Since we can’t physically travel, I wanted to take you on a virtual trip. Let’s #STAYHOME but escape our living rooms together for a few minutes. I am taking you to the most beautiful place in Sicily.
Imagine the clearest turquoise water and sun-kissed rock columns soaring out of the sea. The golden rocky coast meets the blue water, salty summer breeze blows gently and sunlight glimmers on the soft waves.
It’s summer in its most magical form. It’s summer in Scopello.
Scopello sits on the north-west corner of Sicily, about an hour drive from Palermo. It is a small gem with only about eighty residents. The town dates back to the 15th century and was founded around the tuna fishing trade. The jewels of the Scopello coast are two sea stacks, named Faraglioni. These two beautiful rock columns gave the town its greek name Skopelòs, which means rock.
With its crystal clear water, its vibrant turquoise colors and amazing weather, Scopello is as picture perfect as an Italian holiday destination can get.
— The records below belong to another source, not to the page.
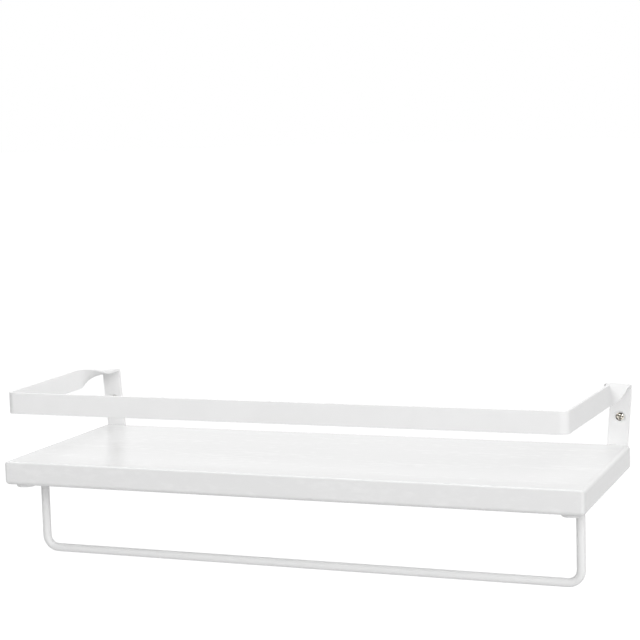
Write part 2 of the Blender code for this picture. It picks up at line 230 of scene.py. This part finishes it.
def finish_piece(piece, material, slot, *nodes):
    """Smooths the round faces only, and gives the piece its material and its place in the model."""
    bpy.ops.object.select_all(action="DESELECT")
    piece.select_set(True)
    bpy.context.view_layer.objects.active = piece
    bpy.ops.object.shade_smooth_by_angle(angle=SMOOTH_BELOW)
    weighted = piece.modifiers.new("flat_faces_stay_flat", "WEIGHTED_NORMAL")
    weighted.keep_sharp = True
    bpy.ops.object.modifier_apply(modifier=weighted.name)
    piece.data.materials.clear()
    piece.data.materials.append(material)
    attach(piece, "root")
    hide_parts(*nodes)


board = add_block("painted_board", BOARD_LOW, BOARD_HIGH)
weights = board.data.attributes.new("bevel_weight_edge", "FLOAT", "EDGE")
for edge in board.data.edges:
    # The router took less off the two long edges on top than off all the others.
    start, end = (board.data.vertices[corner].co for corner in edge.vertices)
    long_on_top = start.x != end.x and start.z > BOARD_LOW.z + BOARD_ROUND
    weights.data[edge.index].value = TOP_ROUND_SHARE if long_on_top else 1
rounding = board.modifiers.new("rounding", "BEVEL")
rounding.width = BOARD_ROUND
rounding.segments = BOARD_ROUND_STEPS
rounding.limit_method = "WEIGHT"
bpy.ops.object.modifier_apply(modifier=rounding.name)
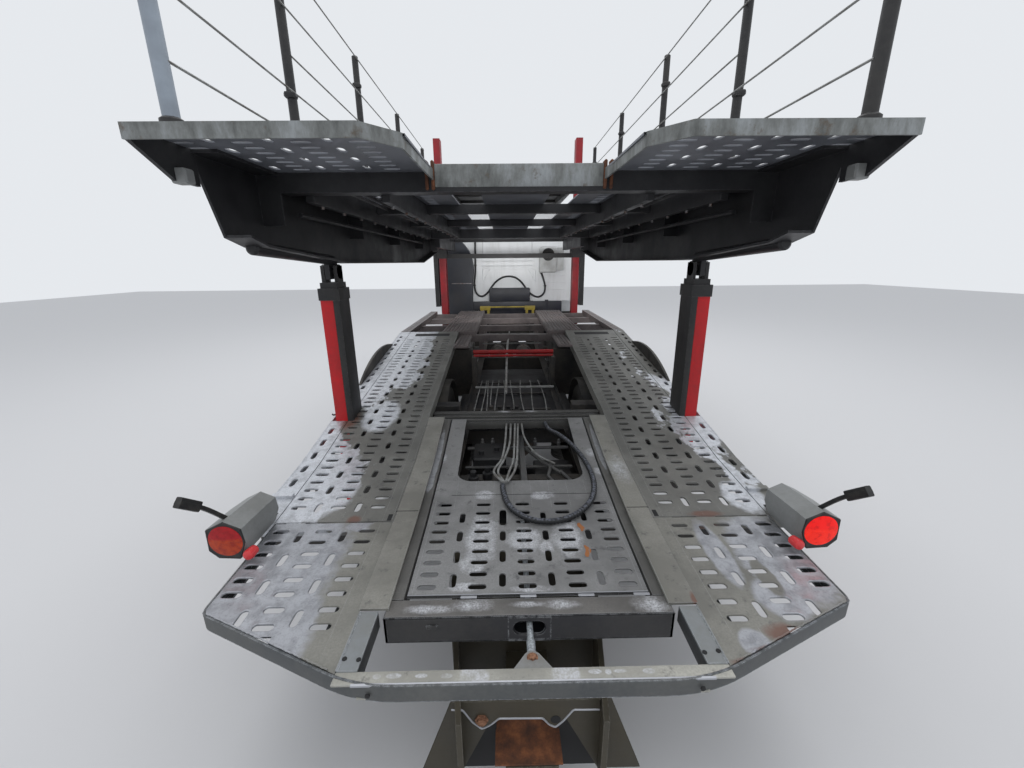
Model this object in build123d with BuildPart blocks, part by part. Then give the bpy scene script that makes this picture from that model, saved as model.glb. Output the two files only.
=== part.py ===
from build123d import *
import math
import os

# Car transporter truck. Millimetres, +Z up, +Y towards the cab, +X to the right.
# The origin is on the ground, under the middle of the whole truck.
# A station is a distance forward of the rearmost edge of the tail.

# Whole truck
overall_length = 9400
running_gap = 0.3
guide_gap = 0.5

# Wheels and axles
tyre_radius = 475
tyre_half_width = 150
rim_radius = 286
rim_half_width = 126
bead_half_width = 112
wheel_axis_height = tyre_radius
front_axle_station = 7560
rear_axle_station = 2770
front_wheel_offset = 1040
twin_outer_offset = 1085
twin_spacing = 345
spindle_radius = 40
spindle_clearance = 0.05
kingpin_offset = 860
kingpin_radius = 22
wheel_sides = 24

# Chassis rails
rail_outer = 430
rail_flange = 75
rail_thickness = 10
rail_top = 850
rail_depth = 250
rail_rear_station = 1250
rail_front_station = 8760

# Lower deck
track_inner = 610
track_outer = 1160
edge_strip = 115
half_width = track_outer + edge_strip
plate_thickness = 8
track_flange = 70
tail_join_station = 780
tail_join_height = 888
tail_rear_height = 862
track_front_station = 3866
track_front_height = 1290
deck_bends = [  # station, height
    (tail_join_station, tail_join_height),
    (1300, 935),
    (1906, 1037),
    (track_front_station, track_front_height),
]
cover_inner = 539
cover_outer = 609
centre_half_width = 456
crossbeam_station = 250
crossbeam_half_width = 512
column_station = 6166

# Rear telescopes
post_station = 1866
post_inner = track_outer - 40
post_width = 120
post_length = 180
post_wall = 8
post_bottom = 400
post_top = 1900
post_slack = 1
telescope_bottom = 500
telescope_top = 1935
lug_pin_height = 2000
lug_pin_radius = 25

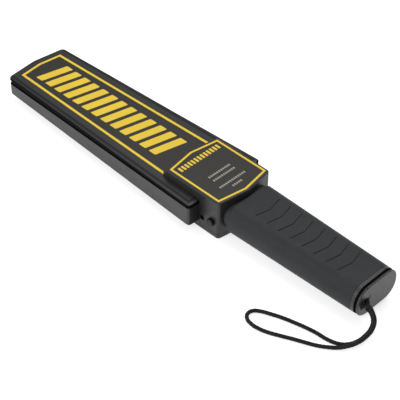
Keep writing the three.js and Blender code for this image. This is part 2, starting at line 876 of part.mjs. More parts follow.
function boxedOutline(width, height, radius) {
  const corners = [
    corner(-width / 2, -height / 2),
    corner(width / 2, -height / 2),
    corner(width / 2, height / 2),
    corner(-width / 2, height / 2),
  ];
  return rounded(corners, [radius, radius, radius, radius], 2);
}

function standingBar(x0, x1, width, height, radius) {
  const outline = boxedOutline(width, height, radius);
  return loft([x0, x1].map((x) => outline.map((p) => point(x, p.x, handleAxisHeight + p.y))));
}

const batteryZ = handleAxisHeight;
const terminalX = batteryFrontX - terminalHeight;
const terminals = [-1, 1].map((side) => rod(
  point(terminalX, (side * terminalSpacing) / 2, batteryZ),
  point(batteryFrontX + hair, (side * terminalSpacing) / 2, batteryZ),
  terminalRadius,
  fineSides,
));
add(
  'battery',
  join(standingBar(batteryFrontX, batteryRearX, batteryWidth, batteryThickness, batteryEdge), ...terminals),
  batteryCase,
);

const snapThickness = 2;
const snapWidth = 26;
const snapHeight = 12;
const snapRearX = terminalX - seatGap;
const snapFrontX = snapRearX - snapThickness;
add('battery_snap', standingBar(snapFrontX, snapRearX, snapWidth, snapHeight, batteryEdge), darkPlastic);

// Foam pad in the cap's hollow plug, which keeps the battery from rattling
const padWidth = 24;
const padHeight = 11;
add(
  'battery_pad',
  standingBar(batteryRearX + seatGap, padX + padThickness, padWidth, padHeight, batteryEdge),
  foamGrey,
);

// Main board with its parts
const boardTop = boardZ + boardThickness;

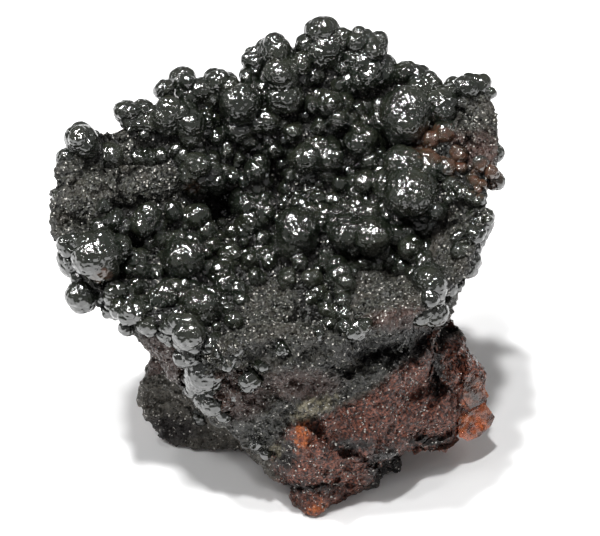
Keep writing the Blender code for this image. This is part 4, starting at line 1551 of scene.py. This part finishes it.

By the feet of the Faraglioni stands the Tonnara Di Scopello. The Tonnara is an impressive and gorgeous set of buildings that were built as a tuna fishing estate. The Tonnara consists of several buildings - a beautiful main villa, a small chapel, boat garages and other small side buildings used for fishing equipment storage, boat repair, etc.
Tuna fishing stopped decades ago in Sicily, after the sad overfishing of tuna in the Mediterranean.
Fortunately, the Tonnara was renovated and opened its doors to the public. It is a small, privately owned gem that houses a handful of beautiful apartments, apartments that have the most magnificient views of the sea.
I was lucky enough to stumble upon the Tonnara di Scopello during one of my online quests for weekend trips around Sicily. I have to admit I got even more lucky because I found availability, which is rare as the place books up months in advance.
What happened next turned out to be one of the most memorable stays of my life….
I am not sure how to put it in words, but from the moment we drove onto the property my mouth curved upwards and I kept smiling the entire time we were there.
This place is PURE MAGIC.
The landscape is as picturesque as anyone can paint. The air is balmy and smells of salty sweetness and the sun paints everything golden. To top this, you get to stay in an Italian sea-side villa that’s beautifully but simply restored. It carries hundreds of years of history within it, and you can feel those simpler times, the slower pace of life from centuries ago.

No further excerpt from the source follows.